Note, I have used the –no-incremental switch to force a rebuild so that the debugger launch is triggered even if the code has not changed.

A Gotcha!

When I started playing with this new functionality, I loaded up an existing source generator that had been written by a colleague and found that the option to select Roslyn Component was not available, but worked when I created a new source generator project

After a few hours of trial and error by editing the project file, I found that the existing source generator had a reference to the Microsoft.Net.Compilers.Toolset NuGet package. Taking this out and restarting Visual Studio triggered the new functionality of VS to kick in.

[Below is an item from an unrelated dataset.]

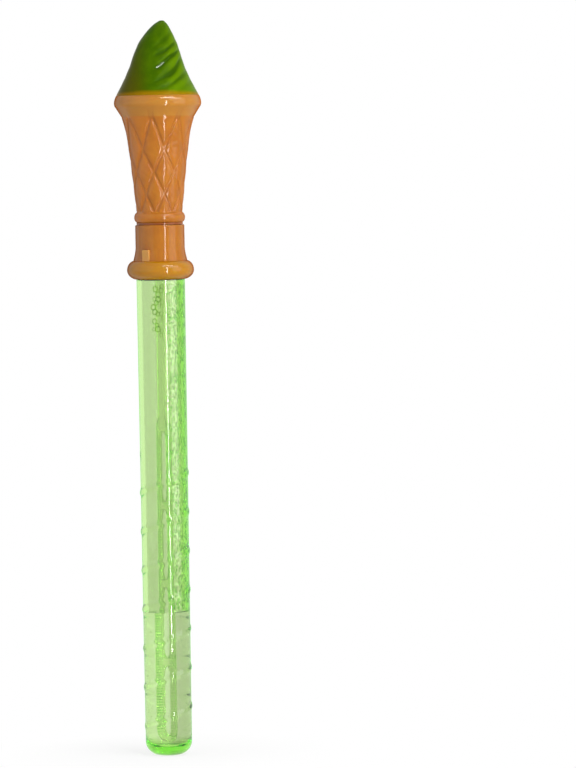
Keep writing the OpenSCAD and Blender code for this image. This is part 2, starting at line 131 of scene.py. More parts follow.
class Socket:
    """A socket of a tree's node, which takes part in sums."""

    def __init__(self, tree, socket):
        self.tree = tree
        self.socket = socket

    def sum(self, operation, first, second, clamp=False):
        settings = {"operation": operation, "use_clamp": clamp}
        return self.tree.node("ShaderNodeMath", settings, {0: first, 1: second})

    def __add__(self, other):
        return self.sum("ADD", self, other)

    def __radd__(self, other):
        return self.sum("ADD", other, self)

    def __sub__(self, other):
        return self.sum("SUBTRACT", self, other)

    def __rsub__(self, other):
        return self.sum("SUBTRACT", other, self)

    def __mul__(self, other):
        return self.sum("MULTIPLY", self, other)

    def __pow__(self, other):
        return self.sum("POWER", self, other)


class Tree:
    """A node tree, with one method that makes its nodes."""

    def __init__(self, tree):
        self.tree = tree

    def feed(self, socket, value):
        """Sets a socket to a value, or links it."""
        if isinstance(value, Socket):
            self.tree.links.new(value.socket, socket)
        elif isinstance(value, tuple) and len(value) == 3 and socket.type == "RGBA":
            socket.default_value = (*value, 1)
        else:
            socket.default_value = value

    def node(self, kind, settings=None, sockets=None, output=0):
        """Adds a node of a type with its settings and its sockets' values."""
        made = self.tree.nodes.new(kind)
        for name, value in (settings or {}).items():
            setattr(made, name, value)
        for name, value in (sockets or {}).items():
            self.feed(made.inputs[name], value)
        return Socket(self, made.outputs[output] if made.outputs else None)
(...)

If you look at the description of the package, it becomes clear where the problem arises. In short, it comes with its own set of compilers instead of using the default compiler. The current ‘live’ version is 3.9.0 which does not appear to support the IsRoslynComponent. The version required to work is still in pre-release – 3.10.0-3.final.

If you hit this snag, it is worth investigating why the package has been used and whether it can be removed given that

  • It is not intended for general consumption
  • It is only intended as a short-term fix when the out-of-the-box compiler is crashing and awaiting a fix from Microsoft

More details on why it should not be used can be found in this Stack Overflow answer from Jared Parsons.

Conclusion

Whilst not perfect due to the caching problem, the 16.10 release of Visual Studio has added some rich new functionality to help with writing and debugging source generators.